The initial (default) permission level is Observer. In order to become Author, users must be certified by VALERIE, the Virtual Learning Environment for UNL. They should also be approved in the trainee program. In order to avoid problems, every data is double-checked inside the UNLarium: first by the editor, and then by the reviser. Permissions may be altered depending on users’ track history. Users may be demoted if their evaluated entries achieve 20% or above of errors in the period of one month.
The UNLarium comprises four different types of users:
- Volunteers, i.e., those who participate in the project voluntarily;
- Freelancers, i.e., accredited professionals who are paid for their work;
- Partners, i.e., members of affiliate institutions; and
- Employees of the UNDL Foundation.
Volunteers and freelancers participate in the UNLarium as fully-independent and self-determining contributors and are not committed to any goal, timetable, schedule, deadline or obligation other than complying with the system specifications. They must reserve and block a number of entries (from 50 to 250) that they intend to address in the period of one calendar month, after which the untreated entries will be automatically returned to the general database and may be reserved and blocked by other contributors. Volunteers and freelancers will not be able to make new reservations prior to the accomplishment of the on-going assignment, and will not experience any penalty for not completing the task in the accepted time.

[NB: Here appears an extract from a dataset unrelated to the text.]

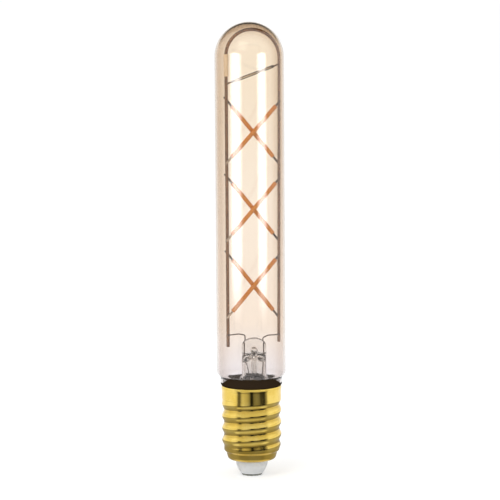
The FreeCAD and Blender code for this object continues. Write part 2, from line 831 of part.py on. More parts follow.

Freelancers are remunerated according to their level and to the amount of UNLdots accumulated in the period of one month, but freelancer work is restricted to the languages and to the projects explicitly indicated by the UNDL Foundation. Any contribution to any language or to any project not explicitly funded by the UNDL Foundation is considered voluntary and will not be remunerated.
As a result of a collaborative project, the data stored in the UNLarium is available under an Attribution Share Alike (CC-BY-SA) Creative Commons license, which means that any one may use the resources, provided that authors are cited and that the derivative work is released under the same or a similar license.